New firms and startups create more jobs than any other business enterprise. 

 

It is no surprise that they have garnered increased attention from policymakers faced with stubbornly high unemployment rates in the aftermath of the great recession.

Young startups are particularly needy, and require everything from basic resources such as office space and a desk, to finance and mentoring. 

Policymakers are, therefore, justified in wanting to nurture supports to help startups. 

Business supports for entrepreneurs are available at local and national level. 

At a local level, Local Enterprise Offices provide a range of services, advice, and financial support. 

At a national level, Enterprise Ireland operates a wide range of programmes and schemes to support fledgling businesses.

A common model of developing and supporting new business ideas is through an incubator or accelerator programme. 

The business incubator concept has existed since the early 1960s, and they typically provide office space and support services to resident businesses for a reduced rent for a period of up to five years.

Accelerator programmes are based on a competitive process, typically a pitching competition, at which hopeful candidates give a short presentation of their business idea.

Programmes run for a short period, typically for 12 to 16 weeks, during which participants are provided with office space, mentoring and intense training, and the opportunity to present their business idea to investors.

A feature of most accelerator programmes is that participants are provided with investment of between €15,000 and €20,000 for an equity stake in the business, which ranges from 3% to 8%.

The high-profile success of a few accelerator programmes in the US has led to the rapid expansion of the model worldwide. 

There are now anywhere between 500 and 2,000 accelerator programmes in 70 countries. 

There are currently over 25 accelerator programmes in Ireland. 

The recent announcement by Enterprise Ireland of a €3m programme for industry accelerators that focus on financial services, clean energy, life sciences and food, indicates the growth of Irish accelerator programmes shows no sign of slowing.

Irish accelerators can be broadly classified in three types. There are the university-based accelerators, such as UStart at Dublin City University or Ignite in University College Cork.

There are state-supported accelerators such as the National Digital Research Centre, which was ranked second best university business accelerator in the world last year. 

And then there the private accelerators such as Dogpatch labs or Propellor.

While Ireland has a vibrant startup scene, there is a relatively small pool of applicants for accelerator programmes. 

This is reflected in acceptance rates: 21% of applicants are accepted onto accelerator programmes in Dublin and 42% of applicants get accepted outside the capital. 

This compares with mean acceptance rates less than 6% worldwide and less than 4% in Europe.

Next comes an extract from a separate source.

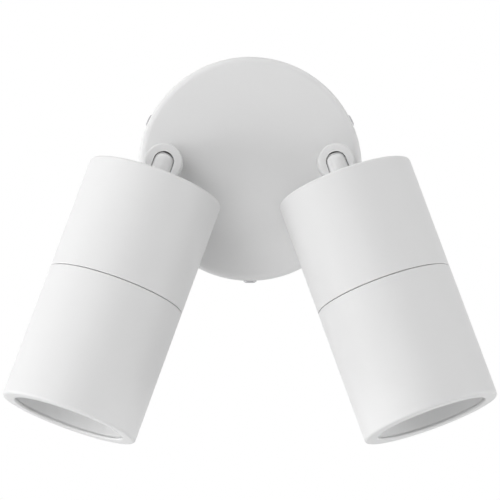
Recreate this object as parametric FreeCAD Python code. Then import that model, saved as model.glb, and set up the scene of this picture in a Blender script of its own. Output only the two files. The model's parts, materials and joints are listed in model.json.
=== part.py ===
"""A wall light with two spotlights on swivelling, tilting stems.

Millimetres, +Z up. The wall is the plane y = 0 and the light stands out of it towards -Y. The origin is the
middle of the wall bracket, on the wall. Each spotlight is made once in its own frame and carried to its side.
"""
import FreeCAD, Part
import math
import os

from FreeCAD import Matrix, Placement, Vector

os.makedirs("parts", exist_ok=True)

# ---- driving sizes ----

# canopy, sized to cover its bracket, and where the spotlights stand on it
canopy_depth = 24.0
canopy_wall = 2.0
canopy_edge = 3.0
gasket_thickness = 1.5
pivot_from_edge = 12.1
pivot_rise = 2.4
pivot_reach = 29.0
splay = 19.9
tilt = 12.0

# side screws of the canopy
side_screw_angles = (26.0, 154.0, 270.0)
side_screw_from_wall = 9.0
side_screw_radius = 1.75
side_screw_head_radius = 2.9
side_screw_head_height = 1.0
side_screw_length = 7.0

# wall bracket
bracket_thickness = 1.5
bracket_rim = 4.0
bracket_from_canopy = 7.5
bracket_arm_width = 11.0
bracket_tab_height = 14.0
wall_slot_spacing = 60.0
wall_slot_width = 4.5
wall_slot_length = 12.0
grommet_hole_radius = 7.0
grommet_bore_radius = 3.5
grommet_lip = 2.0
grommet_lip_thickness = 1.5

# terminal block, its brass sleeves and screws, and the earth screw
pole_pitch = 10.0
poles = 3
block_width = 16.0
block_height = 13.0
block_from_rim = 17.0
sleeve_radius = 2.6
sleeve_bore_radius = 1.7
sleeve_height = 5.5
sleeve_recess = 2.0
clamp_screw_radius = 1.3
clamp_screw_spacing = 7.0
clamp_well_radius = 2.0
block_screw_radius = 1.5
earth_screw_radius = 2.0
earth_screw_side = 16.0
earth_screw_drop = 17.0
earth_screw_length = 8.0
earth_washer_thickness = 1.0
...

Despite a smaller pool of applicants, Irish accelerator programmes attract participants from all over the world. 

Notwithstanding an explosion in the number of accelerator programmes worldwide, we know very little about the success or otherwise of the accelerator model. 

Another consideration is how we define success of accelerator programmes. 

A commonly used metric is ‘post-accelerator funds raised’, which tells us, in fact, very little.

In Ireland, there have been notable successes — Trustev founded by Cork native Pat Phelan, a graduate of the Wayra accelerator — was sold to Transunion for $44m last December. 

Soundwave — a graduate of NDRC — was acquired by Spotify in January.

We need, however, in Ireland to avoid establishing multiple generalist accelerators. 

In establishing UStart, we realised that students’ ideas were at a very early stage of development. 

Our aim was to provide an immersive entrepreneurial experience, where participants lived and worked together, received seed funding, collaborated in multidisciplinary teams, as they endeavoured to bring their business ideas to market.

This model will not suit all accelerators, but it emphasises that programmes should be adopted for specific environments and participants.

I highly recommend the accelerator programme to entrepreneurs seeking to develop their business idea in a supportive environment. 

You will spend 12 weeks in a room full of optimistic fellow travellers, accompanied by geeks clustering around laptops, staring into screens as you work through the night, consuming copious amounts of coffee and caffeine-laden beverages.

Your accelerator programme will not turn your idea into a billion dollar company overnight, but you will quickly realise whether it will succeed or fail. 

I suggest the following advice to startups considering a stint in an accelerator programme.

Make sure the accelerator is the right ‘fit’ for your idea. And do not confine your search to Ireland.

It’s not all about the money. 

Do not select an accelerator programme based on the amount of cash they are prepared to give you. 

Do a forensic analysis of what the accelerator programme offers and do not become an ‘accelerator tourist’. 

Beware the advice of experts: What worked in the past may not necessarily work again. 

Drop everything else to focus on the project. 

But if it’s not working, drop it. 

Be sure to practice your pitch 10 times a day and collaborate with your colleagues.

Ciarán Mac an Bhaird is founding director of UStart, Ireland’s first university-based accelerator for startups.